In his memo, Fleming also cited a purchase by Boulder-based real estate investment and management company Conscience Bay Co. of Western Colorado, including the 1,450-acre Harts Basin Ranch near Cedaredge in Delta County.
“To our knowledge, the properties continue to be operated as they have historically and there are no current plans to change the associated water rights or move the water off the land,” Fleming wrote. “However, it is clear that increasing water demands, reduced supply, and the potential risk of compact curtailment have put a more direct focus on West Slope irrigated agriculture. Stated another way, reality has caught up with our historical paranoia about the acquisition and potential dry-up of West Slope agricultural rights for speculative purposes.”
By “compact curtailment,” Fleming was referring to the ever-looming possibility of Colorado someday having to curtail its water use in order to keep meeting obligations to states in the lower Colorado River Basin under a 1922 interstate compact.
“While speculation in land and water rights is nothing new, the recent acquisitions appear to be keyed-in on acquisition of pre-compact water rights to hold for the present time but sell to the highest bidder during compact-curtailment/administration,” Fleming wrote.
Fleming said in an interview that in Colorado, senior, primarily agricultural water rights would have priority in the case of curtailment. That makes those water rights attractive to water users with junior rights, such as Front Range municipalities, which might be able to continue diversions under junior rights under a compact curtailment while sending water associated with a senior right downstream to make up for it.

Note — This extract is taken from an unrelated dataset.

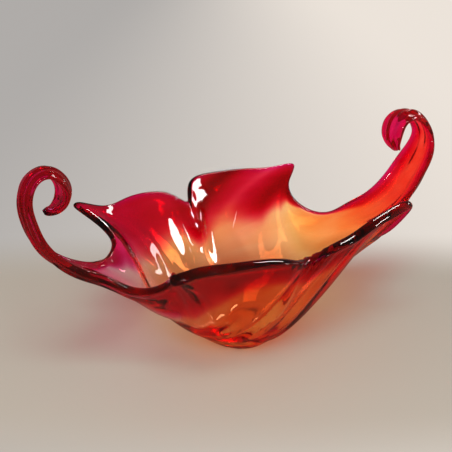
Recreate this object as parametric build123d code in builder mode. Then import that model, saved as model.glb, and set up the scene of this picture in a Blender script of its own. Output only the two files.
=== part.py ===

Another concern for the river district is the prospect of financial agreements being made where the water isn’t used for irrigation but instead flows out of state, perhaps to be stored in Lake Powell and held in a buyer’s account should something such as a drought or compact curtailment occur.

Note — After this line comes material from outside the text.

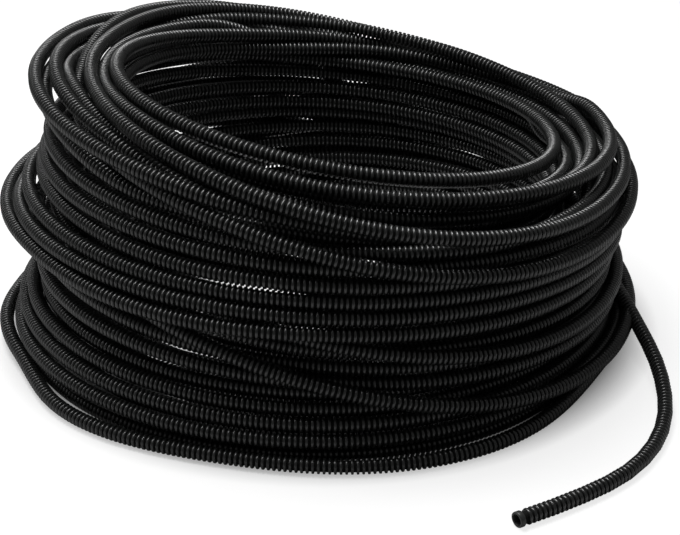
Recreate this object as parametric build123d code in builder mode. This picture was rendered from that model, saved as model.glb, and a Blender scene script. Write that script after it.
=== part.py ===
"""Flexible conduit, sold as a loose ring of ribbed conduit with one free end.

Millimetres. +Z is up and z = 0 is the floor that the ring lies on.
The origin is the middle of the whole outline, at the floor.
The ring leans towards +X and a little to the back, +Y. Its free end comes round the
+X side to the front, -Y.
"""

import os
from math import pi, radians, tan

from build123d import *

os.makedirs("parts", exist_ok=True)

# Conduit: bore and outside over the ribs
conduit_od = 10.0
conduit_wall = 1.5
conduit_bore = conduit_od - 2 * conduit_wall

# Coil, measured square to its own leaning axis
coil_radius = 223.0
wound_depth = 71.0
eye_radius = coil_radius - wound_depth
coil_height = 172.0
lean = 9.0
lean_heading = 15.0
coil_x = -7.6
coil_y = 30.6

# Turns, as they show on the wound faces
turn_pitch = 1.2 * conduit_od
groove_depth = 0.3 * conduit_od

# Foot: how far the section runs on below the floor before the floor cuts it
foot_depth = coil_radius * tan(radians(lean)) + groove_depth
eye_start = eye_radius * tan(radians(lean)) + 0.1 * conduit_od
eye_flare = 0.6 * conduit_od

# The coil's own frame at the floor, turned to the side that it leans to and then leaned
coil_frame = Location((coil_x, coil_y, 0), (0, 0, lean_heading)) * Rotation(0, lean, 0)
coil_axis = Axis(coil_frame.position, Plane(coil_frame).z_dir)
section_plane = Plane(coil_frame * Rotation(90, 0, 0))

# Free end, from inside the outermost turns to the cut end in front.
# x is measured from the coil's outside on the +X side, y from its axis, z from the floor.
arc_share = 0.45
floor_line = conduit_od / 2
free_end_points = [
    (-32, 56, 38),
    (-11, 2, 30),
    (2.5, -56, 21),
    (10, -114, 13),
    (6.5, -171, floor_line),
    (-20, -224, floor_line),
    (-65, -259.6, floor_line),
    (-100.5, -281.5, floor_line),
]


def wound_wall():
    """The wound face over the crests: up the outside, over the crown, to the eye."""
    return Spline(
        (coil_radius - 4, -foot_depth),
        (coil_radius - 1, 0),
        (coil_radius, 0.20 * coil_height),
        (coil_radius - conduit_od, 0.45 * coil_height),
        (coil_radius - 6, 0.68 * coil_height),
        (coil_radius - 18, 0.88 * coil_height),
        (coil_radius - 0.55 * wound_depth, coil_height),
        (coil_radius - 0.85 * wound_depth, 0.98 * coil_height),
        (eye_radius + 2, 0.92 * coil_height),
    )


def turned_outline(wall):
    """The groove below each turn and its crest, one after the other along the wound face."""
    turns = round(wall.length / turn_pitch)
    outline = []
    for turn in range(turns):
        groove = turn / turns
        tangent = wall % groove
        outline.append(wall @ groove - Vector(tangent.Y, -tangent.X) * groove_depth)
        outline.append(wall @ ((turn + 0.5) / turns))
    return outline


def corner_radii(points):
    """As large an arc at each corner as its share of the shorter run allows."""
    radii = []
    for before, corner, after in zip(points, points[1:], points[2:]):
        run_in, run_out = corner - before, after - corner
        half_turn = radians(run_in.get_angle(run_out)) / 2
        radii.append(arc_share * min(run_in.length, run_out.length) / tan(half_turn))
    return radii


def straight_end(points):
    """Length of the straight stretch that the last arc leaves at the cut end."""
    last_run = (points[-1] - points[-2]).length
    run_before = (points[-2] - points[-3]).length
    return last_run - arc_share * min(last_run, run_before)


# Coil: one turned solid, flat where it lies on the floor
with BuildPart() as conduit_coil:
    with BuildSketch(section_plane):
        with BuildLine():
            with BuildLine(mode=Mode.PRIVATE):
                wall = wound_wall()
            Polyline(
                *turned_outline(wall),
                (eye_radius, (wall @ 1).Y),
                (eye_radius, eye_start),
                (eye_radius + eye_flare, -foot_depth),
                close=True,
            )
        make_face()
    revolve(axis=coil_axis)
    split(bisect_by=Plane.XY, keep=Keep.TOP)

# Free end: a tube along straight runs joined by tangent arcs, bored at its cut end
coil_side = Vector(coil_x + coil_radius, coil_y, 0)
route_points = [coil_side + Vector(*point) for point in free_end_points]
route_radii = corner_radii(route_points)
with BuildPart() as conduit_free_end:
    with BuildLine():
        route = FilletPolyline(*route_points, radius=route_radii)
    with BuildSketch(Plane(origin=route @ 0, z_dir=route % 0)):
        Circle(conduit_od / 2)
    sweep()
    swept_volume = conduit_free_end.part.volume
    with BuildSketch(Plane(origin=route @ 1, z_dir=route % 1)):
        Circle(conduit_bore / 2)
    extrude(amount=-straight_end(route_points), mode=Mode.SUBTRACT)

print("free end radii", [round(radius, 1) for radius in route_radii])
print("free end length", round(route.length, 1))
section_area = pi * conduit_od**2 / 4
print("free end volume ratio", round(swept_volume / (section_area * route.length), 5))

conduit_coil.part.label = "conduit_coil"
conduit_free_end.part.label = "conduit_free_end"
export_step(conduit_coil.part, "parts/conduit_coil.step")
export_step(conduit_free_end.part, "parts/conduit_free_end.step")
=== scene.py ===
"""Looks of the flexible conduit: a loose ring of ribbed conduit with one open cut end.

Metres, in the same frame as the solids: +Z is up and the floor is at z = 0.
The winding is worked out in millimetres and then scaled.
"""

import math

import bpy
import numpy as np
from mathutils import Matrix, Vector


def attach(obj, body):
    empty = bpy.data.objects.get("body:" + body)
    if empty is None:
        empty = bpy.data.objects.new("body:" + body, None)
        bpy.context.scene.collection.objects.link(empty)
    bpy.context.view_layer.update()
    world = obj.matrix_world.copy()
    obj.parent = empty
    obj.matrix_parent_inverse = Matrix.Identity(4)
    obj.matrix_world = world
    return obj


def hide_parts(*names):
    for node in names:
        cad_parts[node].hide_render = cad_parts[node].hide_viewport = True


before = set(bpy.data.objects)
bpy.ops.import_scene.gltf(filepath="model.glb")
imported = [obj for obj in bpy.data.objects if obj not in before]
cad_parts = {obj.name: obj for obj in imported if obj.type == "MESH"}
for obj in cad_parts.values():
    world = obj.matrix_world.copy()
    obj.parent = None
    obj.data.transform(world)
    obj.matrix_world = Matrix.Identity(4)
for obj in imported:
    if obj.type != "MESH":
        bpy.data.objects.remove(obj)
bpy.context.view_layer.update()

# Conduit, in metres: over its ribs, its bore, the ribs and the groove between them
OD = 0.010
BORE = 0.007
CREST_RADIUS = OD / 2
GROOVE_RADIUS = 0.0038
RIB_FOOT_RADIUS = 0.0036
RIB_PITCH = 0.0034

# Free end: points of its route from inside the outer turns to the cut, up to 2.2 mm
# from those of its solid
FREE_END = [
    (0.1834, 0.0866, 0.038),
    (0.2044, 0.0326, 0.030),
    (0.2158, -0.0254, 0.021),
    (0.2250, -0.0834, 0.013),
    (0.2206, -0.1404, 0.005),
    (0.1944, -0.1944, 0.005),
    (0.1504, -0.2312, 0.005),
    (0.1149, -0.2520, 0.005),
]


# Camera

CAMERA_PLACE = (0.0124, -1.13395, 0.57670)
CAMERA_LOOKS_DOWN = 24.97
LENS = 95.3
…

Perhaps contributing to the river district’s concern is the fact that Water Asset Management’s website indicates that the investment vehicle it used in the Fruita acquisition primarily acquires water resources at agricultural value, with the intention of later reselling those resources to higher-value municipal, industrial and environmental consumers.
Water Asset Management didn’t return calls for comment for this story, and the Flynns declined to comment.

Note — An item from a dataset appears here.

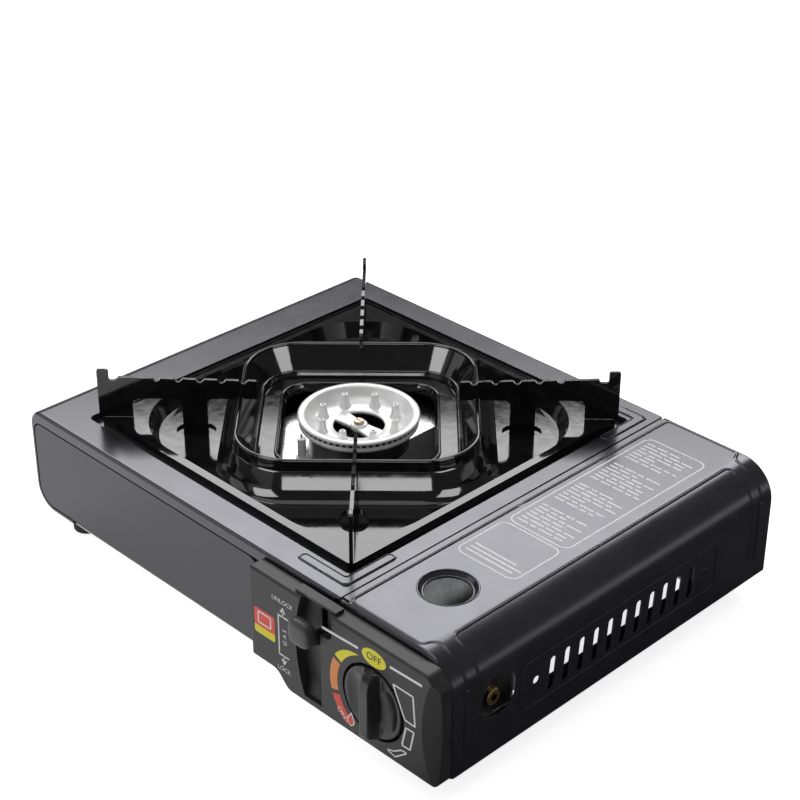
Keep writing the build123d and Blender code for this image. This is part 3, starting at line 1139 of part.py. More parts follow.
def igniter_cam():
    """Disc whose radius grows as it turns; it pushes the igniter's plunger."""
    steps = 24
    points = []
    for k in range(steps + 1):
        turn = CAM_TURN * k / steps
        radius = CAM_START + CAM_LIFT * k / steps
        angle = radians(180.0 - turn)
        points.append((KNOB_X + radius * cos(angle), KNOB_Z + radius * sin(angle)))
    rise = Spline(*points)
    angle_end = 180.0 - CAM_TURN
    back_angle = radians((angle_end - 180.0) / 2 - 0.0)
    far_point = (KNOB_X + CAM_START * cos(back_angle), KNOB_Z + CAM_START * sin(back_angle))
    back = ThreePointArc(points[-1], far_point, points[0])
    y0 = CAM_Y - CAM_THICKNESS / 2
    disc = along_y(make_face([rise, back]), y0, y0 + CAM_THICKNESS)
    return disc - rod_y(y0 - 1, y0 + CAM_THICKNESS + 1, KNOB_X, KNOB_Z, SPINDLE_RADIUS + TOUCH)


def igniter_body():
    """Piezo striker's housing, clipped in front of the regulator."""
    body = rod_x(PIEZO_LEFT, PIEZO_RIGHT, CAM_Y, KNOB_Z, PIEZO_RADIUS)
    return body - rod_x(PIEZO_LEFT + 2, PIEZO_RIGHT + 1, CAM_Y, KNOB_Z, PIEZO_BORE)


def igniter_plunger():
    tip = KNOB_X - CAM_START - FIT
    rod = rod_x(tip - PLUNGER_LENGTH, tip, CAM_Y, KNOB_Z, PLUNGER_RADIUS)
    return fillet(rod.faces().sort_by(Axis.X)[-1].edges(), 1.5)


def electrode_insulator():
    body = rod_z(CERAMIC_LOW, CERAMIC_HIGH, ELECTRODE_X, ELECTRODE_Y, CERAMIC_RADIUS)
    collar = rod_z(BRIDGE_TOP + TOUCH, BRIDGE_TOP + 3, ELECTRODE_X, ELECTRODE_Y, CERAMIC_RADIUS + 1.2)
    bore = rod_z(CERAMIC_LOW - 1, CERAMIC_HIGH + 1, ELECTRODE_X, ELECTRODE_Y, TIP_RADIUS + TOUCH)
    return body + collar - bore


def electrode_tip():
    return rod_z(CERAMIC_LOW, CERAMIC_HIGH + TIP_RISE, ELECTRODE_X, ELECTRODE_Y, TIP_RADIUS)



def igniter_wire():
    """High-tension lead from the striker, through the partition, to the electrode."""
    x0 = PIEZO_LEFT - TOUCH
    side_x = PARTITION_X + 3.1
    over_z = MIXER_Z + MIXER_RADIUS + WIRE_RADIUS + 3
    corners = [(x0, CAM_Y, KNOB_Z), (side_x, CAM_Y, KNOB_Z), (side_x, WIRE_CROSS_Y, KNOB_Z)]
    corners += [(60.0, WIRE_CROSS_Y, KNOB_Z), (0.0, ELECTRODE_Y - 8, over_z)]
    corners += [(ELECTRODE_X, ELECTRODE_Y, over_z), (ELECTRODE_X, ELECTRODE_Y, CERAMIC_LOW - TOUCH)]
    path = FilletPolyline(*corners, radius=[3.2, 5, 12, 12, 8])
    return swept_rod(path, WIRE_RADIUS)


# ---------------------------------------------------------------- lock lever and clamp
def tilted(shape):
    """Turn a lever piece, drawn level, up to its unlocked rest."""
    pivot = Pos(0, PIVOT_Y, PIVOT_Z)
    return pivot * Rot(-REST_TILT, 0, 0) * pivot.inverse() * shape


def lock_lever():
    """Flat steel bell-crank on the pivot; its pin drives the clamp's link."""
    x0 = LEVER_X - LEVER_SHEET / 2
    x1 = LEVER_X + LEVER_SHEET / 2
    arm_end = PIVOT_Y - ARM_LENGTH
    arm = along_x(Pos((arm_end + PIVOT_Y) / 2, PIVOT_Z) * Rectangle(PIVOT_Y - arm_end, 2 * LEVER_HALF), x0, x1)
    arm += rod_x(x0, x1, PIVOT_Y, PIVOT_Z, LEVER_HUB)
    arm += along_x(Pos(PIVOT_Y, PIVOT_Z + CRANK / 2) * Rectangle(7, CRANK), x0, x1)
    arm += rod_x(x0, x1, PIVOT_Y, PIVOT_Z + CRANK, 3.5)
    arm += rod_x(x0 - 4.0, x0 + 0.5, PIVOT_Y, PIVOT_Z + CRANK, CRANK_PIN)
    return tilted(arm - rod_x(x0 - 1, x1 + 1, PIVOT_Y, PIVOT_Z, PIVOT_RADIUS + RUNNING))


def lever_cap():
    """Thumb pad pushed on to the lever's end; it stands upright when unlocked."""
    x1 = LEVER_X + CAP_RIGHT
    box = slab(x1 - CAP_WIDTH, x1, CAP_FACE, CAP_BACK, CAP_LOW, CAP_LOW + CAP_HEIGHT)
    box = fillet(box.edges().filter_by(Axis.Y), CAP_FILLET)
    box = fillet(box.faces().sort_by(Axis.Y)[0].edges(), CAP_FILLET * 0.85)
    box = fillet(box.faces().sort_by(Axis.Y)[-1].edges(), CAP_BACK_FILLET)
    room = LEVER_SHEET / 2 + TOUCH
    slot_end = PIVOT_Y - ARM_LENGTH - TOUCH
    high = LEVER_HALF + TOUCH
    slot = slab(LEVER_X - room, LEVER_X + room, slot_end, PIVOT_Y, PIVOT_Z - high, PIVOT_Z + high)
    return box - tilted(slot)


def lever_pivot():
    """Stepped stud riveted into the partition; the lever turns on it."""
    x0 = LEVER_X - LEVER_SHEET / 2 - 0.4
    shaft = rod_x(x0, PARTITION_X + 1, PIVOT_Y, PIVOT_Z, PIVOT_RADIUS)
    shaft += rod_x(x0 - 1.2, x0, PIVOT_Y, PIVOT_Z, PIVOT_RADIUS + 1.5)
    shoulder = rod_x(LEVER_X + LEVER_SHEET / 2 + 0.4, PARTITION_X - SHEET - TOUCH, PIVOT_Y, PIVOT_Z, PIVOT_RADIUS + 1.5)
    head = rod_x(PARTITION_X + TOUCH, PARTITION_X + 1.2, PIVOT_Y, PIVOT_Z, PIVOT_RADIUS + 1.2)
    return shaft + shoulder + head


def clamp_carriage():
    """U-shaped plate that pulls the cartridge's collar on to the connector."""
    y0 = CLAMP_Y - CLAMP_SHEET / 2
    y1 = CLAMP_Y + CLAMP_SHEET / 2
    well_half = RAIL_SPREAD + RAIL_FOOT + WELL_MARGIN + 2 * SHEET
    half = well_half + CLAMP_MARGIN
    plate = slab(BAY_X - half, BAY_X + half, y0, y1, FLOOR + FIT, CLAMP_HIGH)
    plate -= rod_y(y0 - 1, y1 + 1, BAY_X, CARTRIDGE_Z, CLAMP_NOTCH)
    plate -= slab(BAY_X - CLAMP_NOTCH, BAY_X + CLAMP_NOTCH, y0 - 1, y1 + 1, CARTRIDGE_Z, TOP)
    pin_y = PIVOT_Y + CRANK * sin(radians(REST_TILT))
    pin_z = PIVOT_Z + CRANK * cos(radians(REST_TILT))
    link_x = LEVER_X - LEVER_SHEET / 2 - 1.0
    link = slab(link_x - CLAMP_SHEET, BAY_X - half + 1, y0, y1, pin_z - LINK_HALF, pin_z + LINK_HALF)
    link += slab(link_x - CLAMP_SHEET, link_x, pin_y - 5, y1, pin_z - LINK_HALF, pin_z + LINK_HALF)
    hole = CRANK_PIN + CRANK_PLAY
    rise = CRANK - CRANK * cos(radians(REST_TILT))
    slot = Pos(pin_y, pin_z + rise / 2) * RectangleRounded(2 * hole, 2 * hole + rise + 0.4, hole - 0.1)
    link -= along_x(slot, link_x - CLAMP_SHEET - 1, link_x + 1)
    return plate + link


# ---------------------------------------------------------------- fasteners
def screw_y(x, z, seat, length, head_side):
    """A pan-head screw along Y; the head stands on the seat's named side."""
    y0, y1 = sorted((seat, seat - head_side * length))
    shank = rod_y(y0, y1, x, z, FASTENER_RADIUS)
    y0, y1 = sorted((seat, seat + head_side * FASTENER_HEAD_HEIGHT))
    return shank + rod_y(y0, y1, x, z, FASTENER_HEAD)


def panel_screws():
    seat = PLATE_FRONT + SHEET + TOUCH
    return [screw_y(x, z, seat, FASTENER_LENGTH, 1) for x, z in panel_posts()]


def regulator_screws():
    return [screw_y(x, z, PLATE_FRONT - TOUCH, FASTENER_LENGTH, -1) for x, z in regulator_posts()]


def bridge_rivets():
    """Rivets that hold the bridge's feet and the partition's foot to the bottom plate."""
    spots = []
    for side in (-1, 1):
        y = side * (BRIDGE_HALF + BRIDGE_FOOT * 0.6)
        spots += [(BRIDGE_LEFT + 10, y), (BRIDGE_RIGHT - 10, y)]
        spots.append((PARTITION_X - SHEET - PARTITION_FLANGE / 2, side * 80.0))
    low = FLOOR + SHEET + TOUCH
    return [rod_z(low, low + RIVET_HEIGHT, x, y, RIVET_RADIUS) for x, y in spots]


# ---------------------------------------------------------------- build and export
def build():
    pieces["top_casing"] = top_casing()
    pieces["base_tray"] = base_tray()
    pieces["front_panel"] = front_panel()
    pieces["back_panel"] = back_panel()
    pieces["partition_wall"] = partition_wall()
    for name_x, side_x in (("left", -1), ("right", 1)):
        for name_y, side_y in (("front", -1), ("back", 1)):
            pieces[f"foot_{name_y}_{name_x}"] = foot(side_x, side_y)
    pieces["canister_lid"] = canister_lid()
    pieces["hinge_pin_front"] = hinge_pin(-1)
    pieces["hinge_pin_back"] = hinge_pin(1)
    pieces["canister_cradle"] = canister_cradle()
    pieces["drip_pan"] = drip_pan()
    for name, turn in WING_TURNS.items():
        pieces[f"pot_support_{name}"] = pot_support(turn)
    for maker in (burner_head, burner_cup, burner_screw, burner_bridge, heat_plate, mixing_tube, gas_nozzle,
                  regulator_body, canister_connector, connector_seal, gas_inlet, control_panel, knob,
                  valve_spindle, igniter_cam, igniter_body, igniter_plunger, electrode_insulator,
                  electrode_tip, igniter_wire, lock_lever, lever_cap, lever_pivot, clamp_carriage):
        pieces[maker.__name__] = maker()
    for maker in (panel_screws, regulator_screws, bridge_rivets):
        first, *others = maker()
        pieces[maker.__name__] = first + others


def export():
    os.makedirs("parts", exist_ok=True)
    boxes = [piece.bounding_box() for piece in pieces.values()]
    low_y = min(box.min.Y for box in boxes)
    high_y = max(box.max.Y for box in boxes)
    shift = -(low_y + high_y) / 2
    print(f"shift along Y {shift:.4f}, hinge {HINGE_X:.3f} {HINGE_Z:.3f}, clamp travel {CLAMP_TRAVEL:.4f}")
    for name, piece in pieces.items():
        export_step(Pos(0, shift, 0) * piece, f"parts/{name}.step")


build()
export()
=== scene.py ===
import json
import math

import bmesh
import bpy
from mathutils import Matrix, Vector

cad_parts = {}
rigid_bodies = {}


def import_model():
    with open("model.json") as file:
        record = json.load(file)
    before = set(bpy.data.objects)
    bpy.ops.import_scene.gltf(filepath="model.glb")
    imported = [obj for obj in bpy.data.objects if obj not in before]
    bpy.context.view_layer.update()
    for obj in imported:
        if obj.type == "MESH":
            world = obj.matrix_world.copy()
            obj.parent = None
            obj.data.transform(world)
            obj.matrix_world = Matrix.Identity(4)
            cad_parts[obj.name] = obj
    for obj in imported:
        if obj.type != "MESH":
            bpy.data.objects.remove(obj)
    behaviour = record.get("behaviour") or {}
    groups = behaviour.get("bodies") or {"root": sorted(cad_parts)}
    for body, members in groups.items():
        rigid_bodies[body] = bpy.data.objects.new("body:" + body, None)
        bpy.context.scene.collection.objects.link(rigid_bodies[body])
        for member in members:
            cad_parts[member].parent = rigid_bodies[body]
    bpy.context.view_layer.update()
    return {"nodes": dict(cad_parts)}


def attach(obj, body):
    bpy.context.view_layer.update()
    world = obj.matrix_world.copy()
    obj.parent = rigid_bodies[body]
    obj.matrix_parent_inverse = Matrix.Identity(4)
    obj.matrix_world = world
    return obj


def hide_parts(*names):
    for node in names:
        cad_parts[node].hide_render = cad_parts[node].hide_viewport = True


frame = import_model()
MM = 0.001
SHIFT_Y = 9.5              # how far the case's middle lies behind the footprint's middle, in mm


# ---------------------------------------------------------------- shader helpers, for a material or the world
def node(owner, kind, **settings):
    made = owner.node_tree.nodes.new(kind)
    for key, value in settings.items():
        if key in made.inputs:
            made.inputs[key].default_value = value
        else:
            setattr(made, key, value)
    return made


def link(owner, source, target):
    owner.node_tree.links.new(source, target)


def map_range(owner, source, from_low, from_high, to_low, to_high):
    made = node(owner, "ShaderNodeMapRange")
    made.inputs["From Min"].default_value = from_low
    made.inputs["From Max"].default_value = from_high
    made.inputs["To Min"].default_value = to_low
    made.inputs["To Max"].default_value = to_high
    link(owner, source, made.inputs["Value"])
    return made.outputs["Result"]


def combine(owner, operation, first, second):
    made = node(owner, "ShaderNodeMath", operation=operation)
    link(owner, first, made.inputs[0])
    link(owner, second, made.inputs[1])
    return made.outputs[0]


def coords(mat):
    return node(mat, "ShaderNodeTexCoord").outputs["Object"]


def noise(mat, scale, detail=3.0, rough=0.55, stretch=None):
    made = node(mat, "ShaderNodeTexNoise", Scale=scale, Detail=detail, Roughness=rough)
    source = coords(mat)
    if stretch:
        mapping = node(mat, "ShaderNodeMapping")
        mapping.inputs["Scale"].default_value = stretch
        link(mat, source, mapping.inputs["Vector"])
        source = mapping.outputs["Vector"]
    link(mat, source, made.inputs["Vector"])
    return made.outputs["Fac"]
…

Conscience Bay representatives plan to meet with river district officials this month.
“I do think that we will be able to satisfy them that we’re not a threat. In fact, we’re going to be a partner with them in trying to help solve water problems,” said Eli Feldman, the company’s president.
Conscience Bay paid nearly $8 million last year to acquire not just the 1,450-acre ranch Fleming referred to in the memo, but also adjacent acreage that resulted in a ranch 3,200 acres in size. Conscience Bay also has owned a 600-acre ranch in the Steamboat Springs area for about a decade, besides having commercial property investments.
“We’ve never sold any water to anybody,” Feldman said. “We’ve never done any (water) transfers of any nature, really.”
He said water is only a secondary interest for the company’s agricultural investments.
“Our primary interest in these ranches is their agricultural value and long-term food production,” he said.
He said the people at Conscience Bay are long-term investors, and the long-term appreciation of ranchland and farmland combined with the return on investment from ranching makes it a competitive investment compared to other options out there.
The river district’s new general manager, Andy Mueller, said the district is looking forward to its upcoming meeting with Conscience Bay representatives. He said district officials recently “had a good discussion” with representatives of Water Asset Management.
“I can say that they are actively acquiring properties in the Grand Valley,” Mueller said. “They also say they are primarily interested in them as working agricultural assets.”
He said the company expressed interest in participating in a voluntary, compensated temporary fallowing program.
Feldman said Conscience Bay likewise is interested in exploring things such as temporary fallowing that could free up some water for municipal, fishery, environmental or other uses. He believes such programs would provide agricultural operators some valuable income, especially in dry years when farming might be that much tougher. In times when agricultural commodity prices are low, it could help preserve ag land that might otherwise be subject to buying and drying to meet municipal needs.
“If you can add a new source of revenue for that (agricultural) community, I think it would be fantastic and allow them to really hold out for the long haul,” Feldman said.
Fleming said it’s important that any such approach occur in a limited, measured way that protects collateral local economic interests such as sellers of fertilizer, trucks and farm implements, and that lands aren’t taken out of production for good.
For now, Mueller noted, while fallowing programs are being explored, none is in place on a permanent basis in the region.
He said the river district hopes to continue to be engaged with companies like Water Asset Management and Conscience Bay and emphasize the priority the district places on Western Slope agriculture.
“Frankly, we would like to study their financial models and their methods of operation to verify that the goal is really the long-term preservation of our agricultural communities,” he said.
He said the district is hoping to understand what makes the properties being acquired appear to be good investments from a water standpoint. He said a concern is that “investors who are not agricultural producers themselves may drive an economic model that would require a higher or faster return than a very limited fallowing program that may exist.”